Request = Copy only this: the line containing "addNode('pot', pot, BLACK_PLASTIC);", the line containing "if empty is", and every line between them, exactly as written.

* START Data lines *

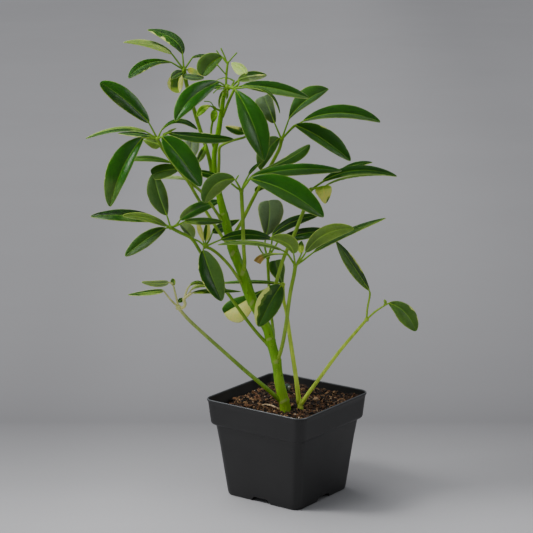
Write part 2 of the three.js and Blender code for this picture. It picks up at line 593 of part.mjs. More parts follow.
        widest: 0.6, blunt: 2.4 },
      { base: [196.5, 163, 13], mid: [202, 154, 11], tip: [205.6, 144.5, 7], left: [2.6, 0], right: [2.6, 0] },
      { base: [195, 172, 14], mid: [207, 173.4, 14], tip: [221, 178.5, 14], left: [2, -2], right: [3.4, 2] },
    ],
  },
  leaf_long_stalk: {
    width: 2.6,
    foot: 3.8,
    hub: 2.6,
    route: [[282.5, 403, 18], [272, 393.2, 20], [262, 384.6, 22], [244, 369.6, 24], [226, 353.6, 26], [208, 337.6, 28],
      [190, 321, 30], [181.2, 311.3, 31], [178.5, 307.5, 31]],
    twigs: [
      { width: 2.6, through: [[179, 308.8, 31], [183.2, 307.4, 31.5], [185.2, 304.2, 32], [184, 299.5, 32],
        [186.5, 296.6, 32], [191, 293.4, 31]] },
    ],
    leaflets: [
      { base: [168.3, 282.2, 32], mid: [156.5, 283.6, 35], tip: [141.5, 282, 38], left: [2.4, -2], right: [2.2, 2],
        from: [173.2, 284, 32], fullness: 0.55, widest: 0.42 },
      { base: [173.4, 285.5, 32], mid: [173, 281.6, 30], tip: [172.6, 278.4, 28], left: [1.7, 0], right: [1.7, 0],
        via: [[175.4, 294, 32]], fullness: 0.5 },
      { base: [163.4, 290.8, 33], mid: [147, 292.8, 40], tip: [128, 294.9, 44], left: [1.8, 4], right: [1.8, -4],
        via: [[170.5, 299.6, 32]], fullness: 0.6, widest: 0.4 },
      { base: [190, 285.4, 31], mid: [197.5, 282.4, 27], tip: [206.5, 285.5, 23], left: [1.2, -2], right: [1.3, 2],
        from: [184.2, 299, 32], via: [[187.2, 289.5, 31.5]] },
      { base: [191.5, 289.6, 30], mid: [199.5, 285.6, 24], tip: [209.5, 287.2, 19], left: [1.1, -2], right: [1.3, 2],
        from: [187.5, 296, 32] },
      { base: [192.5, 292.8, 30], mid: [213, 291, 20], tip: [240.8, 291.6, 12], left: [1.7, -3], right: [1.7, 3],
        from: [187.5, 296, 32] },
      { base: [183.2, 298.6, 31], mid: [180.4, 300.4, 29], tip: [177.8, 302, 27], left: [1.6, 0], right: [1.6, 0],
        from: [184, 299.5, 32] },
    ],
  },
};

// ---- Second small stem with two long-stalked leaves, standing in its own hole ----
const SIDE_STEM = [
  { spot: [301.8, 426, 17], width: 5.2 },
  { spot: [301, 412, 17], width: 5.2 },
  { spot: [300, 404, 17], width: 4.8 },
  { spot: [299.4, 399.5, 17], width: 4.2 },
];
const SIDE_LEAVES = {
  near_left: {
    width: 2.6,
    foot: 4,
    route: [[299, 403, 17], [296.2, 379, 17], [291.2, 346, 16], [288.6, 328, 15.5], [286.2, 311, 15], [283.8, 301, 16],
      [283, 284.5, 15]],
    leaflets: [
      { base: [281, 285.8, 19], mid: [270, 303, 30], tip: [258.4, 326.6, 36], left: [8.8, 2], right: [10.4, 2],
        fullness: 0.55 },
      { base: [279, 283.5, 12], mid: [250, 281.9, -8], tip: [217.5, 283.6, -25], left: [1, 3], right: [1.2, -3],
        fullness: 0.5 },
      { base: [283.6, 286.4, 9], mid: [279, 274, 3], tip: [275.4, 260.4, -4], left: [5, 1], right: [4.8, -1],
        widest: 0.66, blunt: 4.4 },
      { base: [263, 290.3, -2], mid: [243, 302.4, -16], tip: [224, 313.4, -18], left: [12.2, 3], right: [5.8, -2],
        via: [[275, 287.5, 8]], fullness: 0.6, widest: 0.68, blunt: 3 },
    ],
  },
  far_right: {
    width: 2.4,
    foot: 3.6,
    route: [[300.6, 405, 17], [308, 394, 18], [319, 379, 19], [339, 352, 20], [358, 329.5, 21], [366.7, 319.5, 22]],
    leaflets: [
      { base: [369, 290.2, 24], mid: [353, 265.8, 24], tip: [336.3, 241.4, 22], left: [5.2, 5], right: [4.2, -5],
        via: [[367.3, 309, 23], [369.9, 295, 24]] },
      { base: [388.6, 303.3, 26], mid: [404.8, 312.4, 31], tip: [415.9, 331.2, 35], left: [6.8, -2], right: [7.8, 3],
        via: [[376, 311, 24]], fullness: 0.6, widest: 0.58 },
      { base: [386.3, 303.8, 26], mid: [385.2, 301.6, 26], tip: [384.3, 299.3, 26], left: [0.9, 0], right: [0.9, 0],
        from: [384, 304.5, 25.5] },
    ],
  },
};

// ---- Materials ----
const group = new THREE.Group();
group.name = 'potted_umbrella_plant';

const BLACK_PLASTIC = new THREE.MeshStandardMaterial({ color: 0x242527, roughness: 0.5, metalness: 0 });
const PEAT = new THREE.MeshStandardMaterial({ color: 0x3a271c, roughness: 0.95, metalness: 0 });
const GREEN_BARK = new THREE.MeshStandardMaterial({ color: 0x5f8a22, roughness: 0.55, metalness: 0 });
const LEAF_GREEN = new THREE.MeshStandardMaterial({ color: 0x2b5a14, roughness: 0.35, metalness: 0 });
const DARK_GLASSY = new THREE.MeshStandardMaterial({ color: 0x1f3a34, roughness: 0.25, metalness: 0 });

function addNode(name, solid, material) {
  const geometry = geometryOf(solid);
  geometry.rotateZ(POT_TURN);
  geometry.computeVertexNormals();
  const mesh = new THREE.Mesh(geometry, material);
  mesh.name = name;
  group.add(mesh);
}

// ---- Pot, drawn turned so that the last turn in addNode brings its sides onto X and Y ----
function roundedSquare(side, corner, z) {
  const ring = [];
  const inner = side / 2 - corner;
  for (let quarter = 0; quarter < 4; quarter += 1) {
    for (let i = 0; i < POINTS_PER_CORNER; i += 1) {
      const angle = (Math.PI / 2) * (quarter + i / (POINTS_PER_CORNER - 1));
      const corners = [[1, 1], [-1, 1], [-1, -1], [1, -1]][quarter];
      const point = new THREE.Vector3(
        corners[0] * inner + corner * Math.cos(angle),
        corners[1] * inner + corner * Math.sin(angle),
        z,
      );
      ring.push(point.applyAxisAngle(new THREE.Vector3(0, 0, 1), -POT_TURN));
    }
  }
  return ring;
}

const bandBottom = POT_HEIGHT - BAND_HEIGHT;
// Each level of the walls: side of the square, radius of its corners, height.
const outsideWall = [
  [BASE_SIDE - 2.4, BASE_CORNER - 1, 0],
  [BASE_SIDE - 0.4, BASE_CORNER, 1.2],
  [BASE_SIDE + 0.6, BASE_CORNER, 4],
  [BODY_TOP_SIDE, RIM_CORNER - 1, bandBottom - 3],
  [BAND_BOTTOM_SIDE - 3.4, RIM_CORNER - 1, bandBottom - 2.4],
  [BAND_BOTTOM_SIDE - 0.8, RIM_CORNER, bandBottom - 1],
  [BAND_BOTTOM_SIDE, RIM_CORNER, bandBottom + 1],
  [RIM_SIDE - 2 * LIP_OVERHANG, RIM_CORNER, POT_HEIGHT - LIP_HEIGHT - 0.4],
  [RIM_SIDE, RIM_CORNER, POT_HEIGHT - LIP_HEIGHT],
  [RIM_SIDE, RIM_CORNER, POT_HEIGHT - 0.4],
  [RIM_SIDE - 0.8, RIM_CORNER, POT_HEIGHT],
];
const insideWall = [
  [RIM_SIDE - 2 * WALL, RIM_CORNER - WALL, POT_HEIGHT],
  [BAND_BOTTOM_SIDE - 2 * WALL - 0.4, RIM_CORNER - WALL, bandBottom + 2],
  [BODY_TOP_SIDE - 2 * WALL - 0.4, RIM_CORNER - WALL - 1, bandBottom - 4],
  [BASE_SIDE - 2 * WALL + 0.4, BASE_CORNER - WALL, FLOOR],
];
const potWalls = [...outsideWall, ...insideWall].map((level) => roundedSquare(...level));
const notches = [0, 1, 2, 3].map((quarter) => {
  const shape = new THREE.Shape();
  shape.moveTo(-NOTCH_WIDTH / 2, -1);
  shape.lineTo(NOTCH_WIDTH / 2, -1);
  shape.lineTo(NOTCH_WIDTH / 2, NOTCH_STEP);
  shape.lineTo(NOTCH_TOP_WIDTH / 2, NOTCH_HEIGHT);
  shape.lineTo(-NOTCH_TOP_WIDTH / 2, NOTCH_HEIGHT);
  shape.lineTo(-NOTCH_WIDTH / 2, NOTCH_STEP);
  shape.closePath();
  const bar = new THREE.ExtrudeGeometry(shape, { depth: NOTCH_DEPTH + CUT_OVERLAP, bevelEnabled: false });
  bar.rotateX(Math.PI / 2);
  bar.translate(0, BASE_SIDE / 2 + CUT_OVERLAP, 0);
  bar.rotateZ((Math.PI / 2) * quarter - POT_TURN);
  return solidOf(bar);
});
let pot = skinOverRings(potWalls);
notches.forEach((notch) => {
  pot = pot.subtract(notch);
});

// ---- Stems ----
const stemStations = MAIN_STEM.map((s) => ({ at: seen(s.spot), width: s.width }));
const mainStem = stalk(stemStations, STEM_SIDES);
const stemClearance = stalk(stemStations, STEM_SIDES, GAP);
const sideStations = SIDE_STEM.map((s) => ({ at: seen(s.spot), width: s.width }));
const sideStem = stalk(sideStations, SIDE_STEM_SIDES);
const sideClearance = stalk(sideStations, SIDE_STEM_SIDES, GAP);

// ---- Soil with chips of bark, holed for the two stems and hollowed under the bead ----
const soilHeight = (x, y) => SOIL_LEVEL + x * SOIL_RISE_RIGHT + y * SOIL_RISE_BACK;
const soilWall = [
  [BASE_SIDE - 2 * WALL + 0.4 - 2 * GAP, BASE_CORNER - WALL, FLOOR + GAP],
  [BODY_TOP_SIDE - 2 * WALL - 0.4 - 2 * GAP, RIM_CORNER - WALL - 1, bandBottom - 4],
  [BAND_BOTTOM_SIDE - 2 * WALL - 1 - 2 * GAP, RIM_CORNER - WALL, bandBottom + 2.4],
].map((level) => roundedSquare(...level));
const soilEdge = roundedSquare(RIM_SIDE - 2 * WALL - 4.6, RIM_CORNER - WALL, SOIL_LEVEL);
const soilRings = [...soilWall];
SOIL_RING_SHARES.forEach((share, level) => {
  soilRings.push(soilEdge.map((p) => new THREE.Vector3(
    p.x * share + (level ? spread(SOIL_RING_SHIFT) : 0),
    p.y * share + (level ? spread(SOIL_RING_SHIFT) : 0),
    soilHeight(p.x * share, p.y * share) + spread(SOIL_ROUGHNESS),
  )));
});
let soil = skinOverRings(soilRings);
for (let i = 0; i < CHIP_COUNT; i += 1) {
  const chip = new THREE.BoxGeometry(between(CHIP_LENGTH), between(CHIP_WIDTH), CHIP_HEIGHT);
  chip.rotateX(spread(CHIP_LEAN[0]));
  chip.rotateY(spread(CHIP_LEAN[1]));
  chip.rotateZ(random() * Math.PI);
  const angle = (i / CHIP_COUNT) * 2 * Math.PI + spread(0.2);
  const reach = between(CHIP_REACH);
  const spot = new THREE.Vector3(reach * Math.cos(angle), reach * Math.sin(angle), 0);
  chip.translate(spot.x, spot.y, soilHeight(spot.x, spot.y) + CHIP_HEIGHT / 2);
  soil = soil.add(solidOf(chip));
}
const beadCentre = seen(BEAD_SPOT);
const bead = new THREE.IcosahedronGeometry(BEAD_RADIUS, 1);
bead.translate(beadCentre.x, beadCentre.y, beadCentre.z);
const beadHollow = new THREE.IcosahedronGeometry(BEAD_RADIUS + GAP, 1);
beadHollow.translate(beadCentre.x, beadCentre.y, beadCentre.z);
soil = largestPiece(soil.subtract(solidOf(beadHollow)).subtract(stemClearance).subtract(sideClearance));

addNode('pot', pot, BLACK_PLASTIC);
addNode('soil', soil, PEAT);
addNode('bead', solidOf(bead), DARK_GLASSY);
addNode('main_stem', mainStem, GREEN_BARK);
for (const [name, leaf] of Object.entries(LEAVES)) {
  addNode(name, largestPiece(leafSolid(leaf).subtract(stemClearance)), LEAF_GREEN);
}
const sideShoot = joined([sideStem, ...Object.values(SIDE_LEAVES).map((leaf) => leafSolid(leaf))]);
addNode('side_shoot', sideShoot, LEAF_GREEN);

export default group;
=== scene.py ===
import math
import random

import bmesh
import bpy
from mathutils import Matrix, Vector, noise


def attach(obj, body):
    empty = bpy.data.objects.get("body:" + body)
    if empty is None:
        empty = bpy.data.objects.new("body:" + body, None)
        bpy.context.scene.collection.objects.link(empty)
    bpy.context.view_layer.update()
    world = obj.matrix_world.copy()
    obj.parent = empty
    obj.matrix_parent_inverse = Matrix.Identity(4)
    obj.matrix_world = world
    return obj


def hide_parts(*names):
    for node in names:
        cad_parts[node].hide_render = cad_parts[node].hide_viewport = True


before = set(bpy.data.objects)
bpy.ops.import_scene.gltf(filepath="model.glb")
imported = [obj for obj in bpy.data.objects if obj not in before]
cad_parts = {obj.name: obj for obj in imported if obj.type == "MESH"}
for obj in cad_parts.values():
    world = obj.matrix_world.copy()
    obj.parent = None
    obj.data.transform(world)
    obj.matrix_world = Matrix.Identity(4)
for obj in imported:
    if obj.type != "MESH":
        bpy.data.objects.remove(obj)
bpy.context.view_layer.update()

# All sizes are in millimetres until a mesh is made. Stems and leaves are placed where the
# photograph shows them: picture column, picture row, and millimetres in front of the pot's axis.
MM = 0.001
RANDOM_SEED = 411
random.seed(RANDOM_SEED)

# ---- View ----
VIEW_DISTANCE = 1800.0
VIEW_HEIGHT = 635.0
VIEW_SIDE = -17.5
VIEW_PITCH = math.radians(13.67)
VIEW_FOCAL_PX = 2220.0
VIEW_CENTRE_PX = 266.5
PICTURE_PX = 533.0
SENSOR_MM = 36.0
POT_TURN = math.radians(36.2)
ACROSS = Vector((1, 0, 0))
UPWARD = Vector((0, math.sin(VIEW_PITCH), math.cos(VIEW_PITCH)))
AHEAD = Vector((0, math.cos(VIEW_PITCH), -math.sin(VIEW_PITCH)))
TOWARD = -AHEAD
TURN = Matrix.Rotation(POT_TURN, 3, "Z")
UNTURN = Matrix.Rotation(-POT_TURN, 3, "Z")

# ---- Pot ----
POT_HEIGHT = 85.5
RIM_SIDE = 102.0
RIM_CORNER = 9.0
BASE_SIDE = 76.5
BASE_CORNER = 8.0
BAND_HEIGHT = 20.0
BAND_BOTTOM_SIDE = 97.5
BODY_TOP_SIDE = 90.5
LIP_HEIGHT = 1.6
FLOOR = 5.2
NOTCH_HALF_WIDTH = 9.5
NOTCH_TOP_HALF_WIDTH = 7.0
NOTCH_STEP = 0.8
NOTCH_HEIGHT = 4.0
NOTCH_DEPTH = 9.0
SHARP_EDGE = math.radians(40)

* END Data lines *

Written solution =
addNode('pot', pot, BLACK_PLASTIC);
addNode('soil', soil, PEAT);
addNode('bead', solidOf(bead), DARK_GLASSY);
addNode('main_stem', mainStem, GREEN_BARK);
for (const [name, leaf] of Object.entries(LEAVES)) {
  addNode(name, largestPiece(leafSolid(leaf).subtract(stemClearance)), LEAF_GREEN);
}
const sideShoot = joined([sideStem, ...Object.values(SIDE_LEAVES).map((leaf) => leafSolid(leaf))]);
addNode('side_shoot', sideShoot, LEAF_GREEN);

export default group;
=== scene.py ===
import math
import random

import bmesh
import bpy
from mathutils import Matrix, Vector, noise


def attach(obj, body):
    empty = bpy.data.objects.get("body:" + body)
    if empty is None:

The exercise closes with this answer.